Print out every line, exactly as written.

::::::::

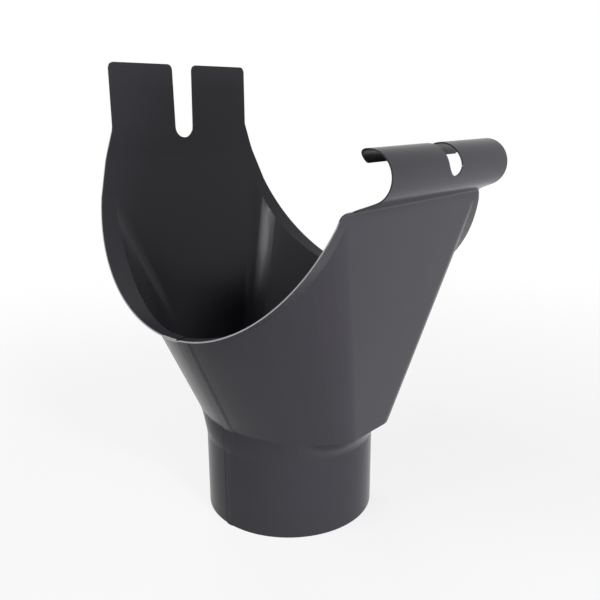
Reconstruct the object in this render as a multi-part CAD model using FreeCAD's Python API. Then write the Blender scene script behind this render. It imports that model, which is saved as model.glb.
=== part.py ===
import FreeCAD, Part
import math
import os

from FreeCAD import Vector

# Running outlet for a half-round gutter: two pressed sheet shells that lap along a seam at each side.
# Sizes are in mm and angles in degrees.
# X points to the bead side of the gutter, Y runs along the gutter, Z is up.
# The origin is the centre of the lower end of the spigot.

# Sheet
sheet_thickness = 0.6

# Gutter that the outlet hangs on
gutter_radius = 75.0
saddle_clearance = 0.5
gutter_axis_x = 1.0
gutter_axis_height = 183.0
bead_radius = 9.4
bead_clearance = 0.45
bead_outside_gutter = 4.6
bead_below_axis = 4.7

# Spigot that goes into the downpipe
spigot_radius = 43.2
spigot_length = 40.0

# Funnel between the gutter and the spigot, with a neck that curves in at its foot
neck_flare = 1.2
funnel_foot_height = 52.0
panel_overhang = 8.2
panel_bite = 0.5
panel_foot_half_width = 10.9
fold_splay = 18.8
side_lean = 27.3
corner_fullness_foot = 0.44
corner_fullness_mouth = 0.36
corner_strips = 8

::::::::

■ Exercise response:
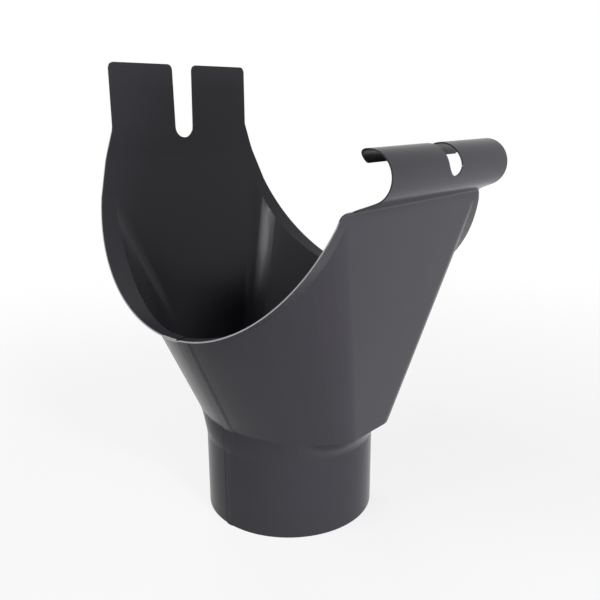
Reconstruct the object in this render as a multi-part CAD model using FreeCAD's Python API. Then write the Blender scene script behind this render. It imports that model, which is saved as model.glb.
=== part.py ===
import FreeCAD, Part
import math
import os

from FreeCAD import Vector

# Running outlet for a half-round gutter: two pressed sheet shells that lap along a seam at each side.
# Sizes are in mm and angles in degrees.
# X points to the bead side of the gutter, Y runs along the gutter, Z is up.
# The origin is the centre of the lower end of the spigot.

# Sheet
sheet_thickness = 0.6

# Gutter that the outlet hangs on
gutter_radius = 75.0
saddle_clearance = 0.5
gutter_axis_x = 1.0
gutter_axis_height = 183.0
bead_radius = 9.4
bead_clearance = 0.45
bead_outside_gutter = 4.6
bead_below_axis = 4.7

# Spigot that goes into the downpipe
spigot_radius = 43.2
spigot_length = 40.0

# Funnel between the gutter and the spigot, with a neck that curves in at its foot
neck_flare = 1.2
funnel_foot_height = 52.0
panel_overhang = 8.2
panel_bite = 0.5
panel_foot_half_width = 10.9
fold_splay = 18.8
side_lean = 27.3
corner_fullness_foot = 0.44
corner_fullness_mouth = 0.36
corner_strips = 8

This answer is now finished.